Starting with the drone of an ebow guitar which runs the length of this great er....Butt Shanty....it's a very hypnotic and steady paced cut that
is powerful in the fact that it doesn't change pace, but just slowly drives along with a mild rocking bliss while shimmering harmonics hover over the instruments, with Haynes in full shanty mode.

"Mark Says Alright"- beginning with a growling dog, probably the loyal Butthole pet pooch of the time, which they had named 'Mark Farner' after Grand Funk Railroad's erstwhile frontman, the title is also a GFR track title, but sounds quite different to this, although it's clear that the Buttholes have soaked up everything from their youth considering the usual outbursts.
A steady paced instrumental with great drums and bass guitar and Leary's careering delayed guitar...and more dog growls coming in to throw you off guard.

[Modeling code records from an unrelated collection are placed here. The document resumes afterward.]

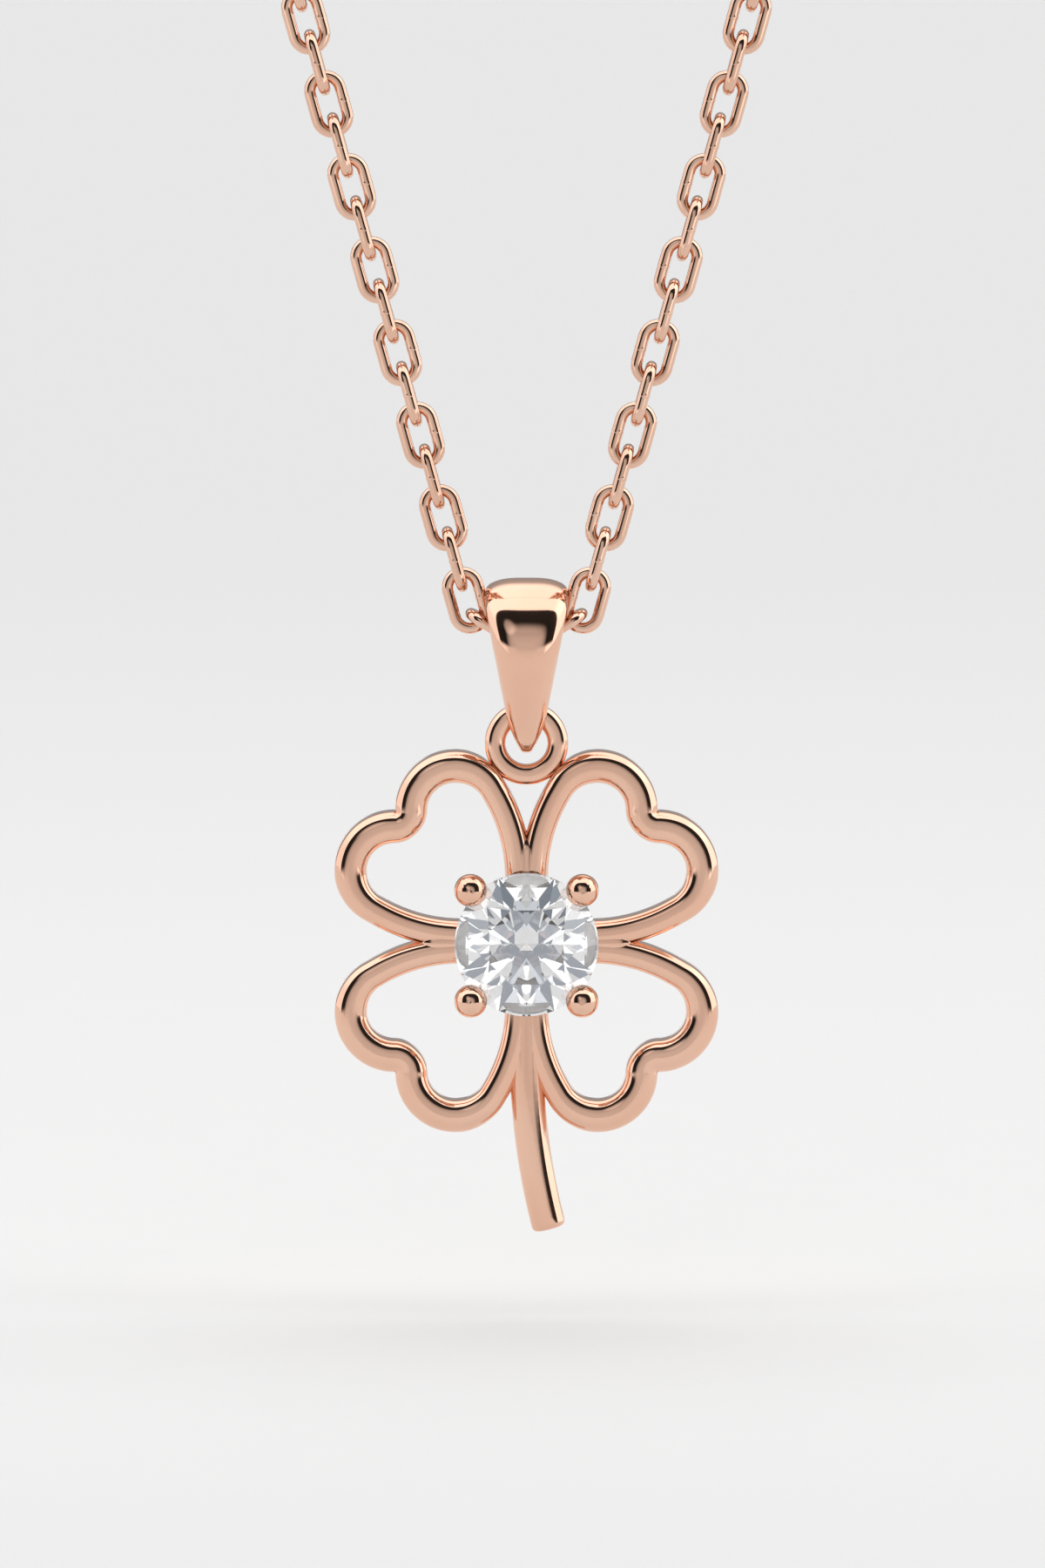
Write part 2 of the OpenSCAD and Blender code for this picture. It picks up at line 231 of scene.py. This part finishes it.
def stem_station(along, inset):
    a = 180 + math.degrees(along / stem_curve_r)
    return (stem_curve_r + stem_curve_r * cos(a), stem_curve_r * sin(a) - stem_curve_start, a + 90,
            stem_w - 2 * inset, band_depth - 2 * inset)


def rib_stations():
    """Rib that levels the groove between two leaves on an arm, and sinks in where they part"""
    path = [(arm_root, 0)] + [(arm_rib_reach + past, sunk) for past, sunk in arm_rib_end]
    return [(0, z, 90, arm_rib_w - sunk, band_depth - sunk) for z, sunk in path]


def stem_stations():
    even = stem_curve_len - stem_end_r
    return (
        [(0, -gallery_r, 270, stem_w, band_depth)]
        + [stem_station(s, 0) for s in spread(0, even, 24)]
        + [stem_station(even + stem_end_r * sin(a), stem_end_r * (1 - cos(a))) for a in spread(10, 90, 8)]
    )


def band_rings(stations, turn=0):
    """The outline at every station, turned about the stone's middle and stood up"""
    rings = []
    for x, z, heading, width, depth in stations:
        ring = []
        for across, forward in band_outline(width, depth):
            px = x + across * sin(heading)
            pz = z - across * cos(heading)
            ring.append(in_place(px * cos(turn) - pz * sin(turn), -forward, px * sin(turn) + pz * cos(turn)))
        rings.append(ring)
    return rings


def ring_rings():
    wire = ring_outer_r - ring_hole_r
    middle = ring_hole_r + wire / 2
    return [
        [in_place((middle + across) * cos(a), -forward, ring_up + (middle + across) * sin(a))
         for across, forward in band_outline(wire, ring_depth, shoulder_share * wire / 2)]
        for a in spread(0, 360, 120)[:-1]
    ]


def cut(piece, tool, how):
    modifier = piece.modifiers.new(how, "BOOLEAN")
    modifier.operation = how
    modifier.solver = "EXACT"
    modifier.object = tool
    settled = bpy.data.meshes.new_from_object(piece.evaluated_get(bpy.context.evaluated_depsgraph_get()))
    piece.modifiers.clear()
    old = piece.data
    piece.data = settled
    bpy.data.meshes.remove(old)
    bpy.data.objects.remove(tool)


def make_clover():
    clover = new_piece("clover_band", *skin(band_rings(leaf_stations()), False))
    parts = [band_rings(leaf_stations(), turn) for turn in (90, 180, 270)] + [band_rings(stem_stations())]
    parts += [band_rings(rib_stations(), turn) for turn in (-90, 0, 90)]
    for rings in parts:
        cut(clover, new_piece("part", *skin(rings, False)), "UNION")
    cut(clover, new_piece("part", *skin(ring_rings(), True)), "UNION")
    hole_r = gallery_r + seat_gap
    hole = [[in_place(hole_r * cos(a), y, hole_r * sin(a)) for a in spread(0, 360, 160)[:-1]]
            for y in (-hole_reach, hole_reach)]
    cut(clover, new_piece("part", *skin(hole, False)), "DIFFERENCE")
    clover.data.set_sharp_from_angle(angle=math.radians(smooth_below))
    return clover


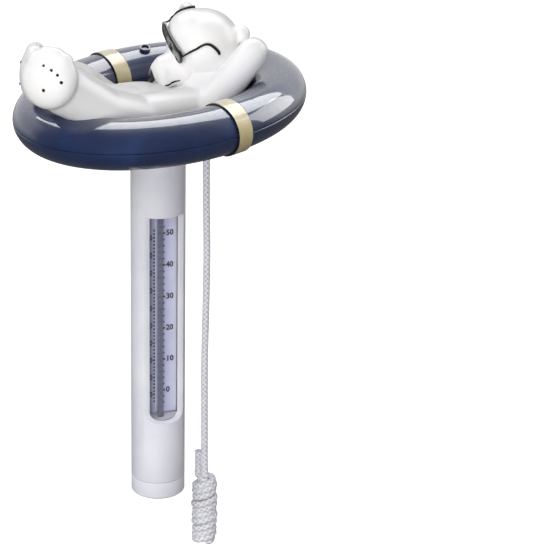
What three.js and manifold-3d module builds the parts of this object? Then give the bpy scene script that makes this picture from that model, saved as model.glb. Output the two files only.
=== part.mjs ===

"In The Cellar"- is a dreamy dubbed version of side one's opener
which becomes more psyched-out as a result of the studio tinkering.
Well, it looks as though the 'creep' has been let in and has manifested itself into the bloodstreams of the group members, only to add more fantastic, crazy, strange, eerie and utterly fantastic ideas to future albums from this point. Every home should have at least one Butthole Surfers album. We simply NEED to really escape from time to time.

From this album on, Butthole Surfers would release a batch of albums that would have the people who owned them, all have a different viewpoint as to which is THE one.
I'm not going to comment (much) on that 'Buttholes v Touch & Go' court wrestling match, except that this group were NOT the money grabbers that the certain areas of the muso press (and others) made them out to be.

Thank God that Haynes and Leary didn't take the other path all those years ago and turn out to be slick white collar workers or something similar and starve us of some truly inspired recordings....
....and the occasional Butt Shanty of course.